2. A method comprising: an efficient write-only, push data transfer model, that operates symmetrically between 2 processing entities, over a “bus”, or “media”.

3. A method of claim 2, wherein Receive Descriptor information, used to define destination buffers and synchronize data transfers, are pushed to the remote Transmit side, in advance, with Write-only operations, to eliminate all Read Latency and related inefficiencies.

4. A method of claim 2, wherein all “Payload” Data Transfers are performed with efficent Write operation, and zero Read operations. In both directions on the bus.

5. A method of claim 2, wherein all Read operations over the bus or media, are eliminated, and only Write operations occur in both directions.
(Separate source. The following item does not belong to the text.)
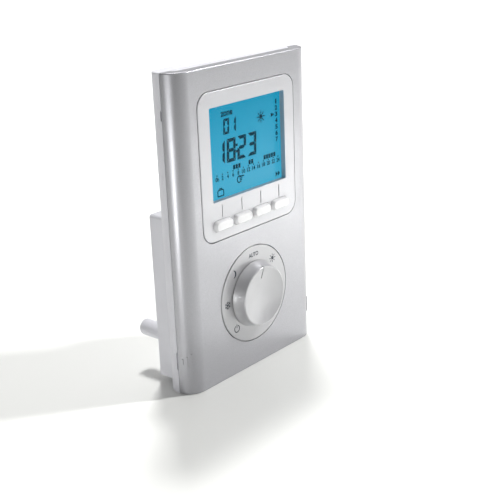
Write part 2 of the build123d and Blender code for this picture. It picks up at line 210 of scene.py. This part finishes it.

6. A method of claim 2, wherein Receive Descriptor information is maintained on both the local, (Receive side), and remote, (Transmit side), for more efficient transfers.

7. A method of claim 2, that can be applied bidirectionally symmetrical, between 2 processing entities, for efficient and balanced data transfers.

8. A method of claim 2, that is balanced and ideal for connecting multiple devices, implemented as Software entities.

9. A method of claim 2, that can optionally be implemented with Hardware assist on either, or both sides.

10. A method of claim 2, that can push data over the bus with CPU instructions, or with a local DMA Engine, or a combination of both, such as short burst descriptors with CPU instructions but larger data packets with a DMA engine.